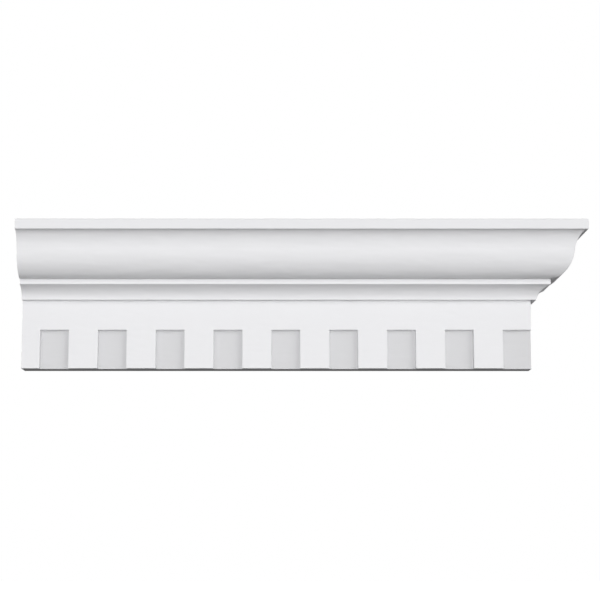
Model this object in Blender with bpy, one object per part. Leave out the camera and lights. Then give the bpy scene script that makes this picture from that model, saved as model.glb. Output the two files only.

··········

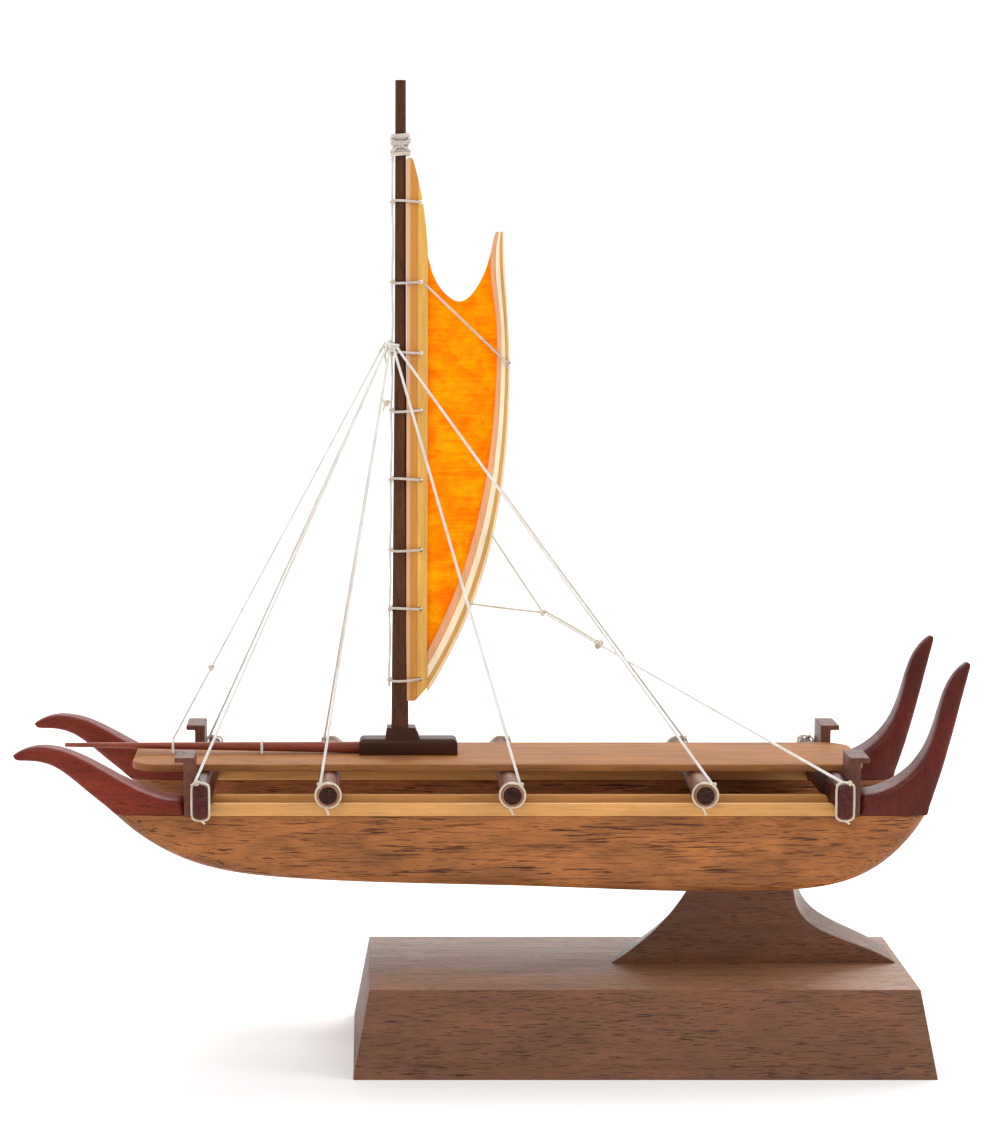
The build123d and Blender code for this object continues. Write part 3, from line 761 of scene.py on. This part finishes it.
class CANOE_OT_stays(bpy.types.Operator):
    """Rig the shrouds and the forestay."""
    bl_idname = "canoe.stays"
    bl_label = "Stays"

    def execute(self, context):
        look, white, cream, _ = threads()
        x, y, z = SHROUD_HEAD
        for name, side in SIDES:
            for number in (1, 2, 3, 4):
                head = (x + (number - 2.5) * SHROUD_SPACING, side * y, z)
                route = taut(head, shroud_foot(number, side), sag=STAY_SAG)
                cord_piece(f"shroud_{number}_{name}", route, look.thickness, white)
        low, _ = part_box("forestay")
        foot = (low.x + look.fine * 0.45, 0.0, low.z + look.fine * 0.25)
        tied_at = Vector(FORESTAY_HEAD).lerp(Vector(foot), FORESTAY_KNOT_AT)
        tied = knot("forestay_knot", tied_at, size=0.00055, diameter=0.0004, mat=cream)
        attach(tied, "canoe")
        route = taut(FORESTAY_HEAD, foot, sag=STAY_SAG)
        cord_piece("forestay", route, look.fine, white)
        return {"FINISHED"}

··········

### Work instructions
Give only the number of lines in the records that contain the string "object".

### Full answer
2